When seeing this report I was struck by how the words spoken by a Nigerien mother can assimilate to those of a mother from here, in Ticino, despite hundreds of miles away and the totally different conditions of life: “my youngest children go to school because I do not want them to get lost (in life) “. However, in the case of the Nigerien mother, “to get lost”, means to become a fighter and commit crimes.
Here’s what another mother says in the reportage: “I do not think the militia who attacked us have ever gone to school, otherwise they would not have done all this”.
For these mothers, school becomes the only possibility for granting a better present and a better future for their children: school as a safe place for their children, as a supervised and protected environment; school as a therapeutic place for their children, which helps to forget and treat psychological traumas caused by the massacres committed by the Boko Haram militias; school as a place to cultivate and open one’s mind, become aware of one’s life and be conscious.

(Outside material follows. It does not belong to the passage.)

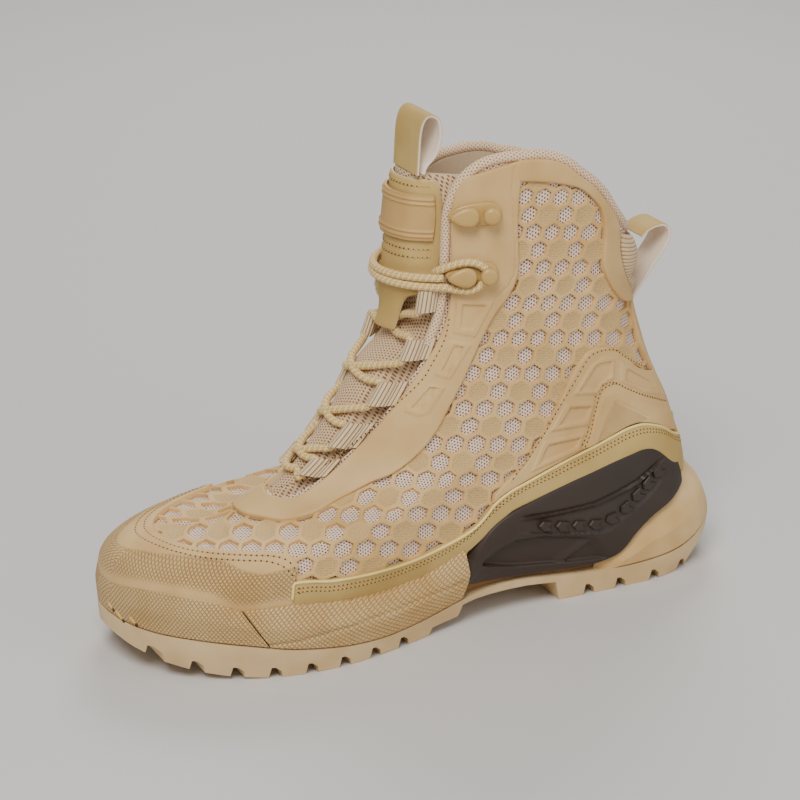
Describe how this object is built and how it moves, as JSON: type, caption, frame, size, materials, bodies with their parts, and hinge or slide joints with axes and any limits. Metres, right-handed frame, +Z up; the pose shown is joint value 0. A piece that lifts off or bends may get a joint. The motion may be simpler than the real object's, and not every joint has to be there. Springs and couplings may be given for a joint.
{
  "type": "hiking boot",
  "caption": "Ankle-high lace-up hiking boot with a hollow last-shaped upper, rubber toe and heel, lugged sole, padded tongue, hooks and pull tabs.",
  "frame": {"origin": "centre of the bounding box seen from above, on the floor under the sole", "axes": "+Z up, toe toward -Y, outer side of the left foot toward +X"},
  "size_m": [0.112, 0.3056, 0.2346],
  "materials": {
    "tread_rubber": "matte moulded rubber, pale tan",
    "side_rubber": "matte rubber with a fine cross-hatched grain",
    "midsole_foam": "matte foam, warm brown underneath",
    "clip_plastic": "satin moulded plastic, dark brown",
    "footbed_cloth": "felted cloth",
    "upper_mesh": "knitted mesh",
    "tan_overlay": "smooth moulded synthetic leather, tan",
    "khaki_overlay": "soft synthetic leather, khaki",
    "collar_knit": "ribbed knit",
    "webbing": "ribbed webbing",
    "hook_metal": "satin paint, tan",
    "lace_cord": "round braided cord, cream"
  },
  "bodies": {
    "root": {"outsole": "tread_rubber", "midsole": "midsole_foam", "toe_bumper": "side_rubber", "side_foxing_outer": "side_rubber", "side_foxing_inner": "side_rubber", "shank_clip_outer": "clip_plastic", "shank_clip_inner": "clip_plastic", "heel_cup": "tread_rubber", "insole": "footbed_cloth", "upper": "upper_mesh", "tongue": "upper_mesh", "toe_cap": "tan_overlay", "mudguard": "khaki_overlay", "heel_counter_outer": "tan_overlay", "heel_counter_inner": "tan_overlay", "back_stay": "tan_overlay", "eyestay": "tan_overlay", "collar_overlay_outer": "tan_overlay", "collar_overlay_inner": "tan_overlay", "collar_bellows": "collar_knit", "collar_binding": "collar_knit", "tongue_strap": "khaki_overlay", "tongue_badge": "tan_overlay", "tongue_pull": "khaki_overlay", "heel_pull": "khaki_overlay", "lace_loop_outer_1": "webbing", "lace_loop_outer_2": "webbing", "lace_loop_outer_3": "webbing", "lace_loop_outer_4": "webbing", "lace_loop_outer_5": "webbing", "lace_loop_inner_1": "webbing", "lace_loop_inner_2": "webbing", "lace_loop_inner_3": "webbing", "lace_loop_inner_4": "webbing", "lace_loop_inner_5": "webbing", "speed_hook_outer_lower": "hook_metal", "speed_hook_outer_upper": "hook_metal", "speed_hook_inner_lower": "hook_metal", "speed_hook_inner_upper": "hook_metal", "lace_crossings": "lace_cord", "lace_turns": "lace_cord"}
  },
  "joints": []
}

“Last year our kids could not attend classes, but here, students feel safe and have so much desire to make up for the lost time that even we teachers have found the courage to accompany them.”
With the outbreak of the crisis in North-East Nigeria and the consequent arrival of thousands of refugees fleeing the Boko Haram attacks, the international COOPI network has been assisting victims escape from violence in over 65 villages through Psychosocial Supporting Devices.
In order to appropriately elaborate the terrible situations experienced, psychological first aid and refugee reception activities were carried. Furthermore, dialogue and support groups to promote solidarity and social cohesion have been implemented.
Numerous educational interventions for primary and secondary students, refugees, natives as well as internally displaced people are currently underway.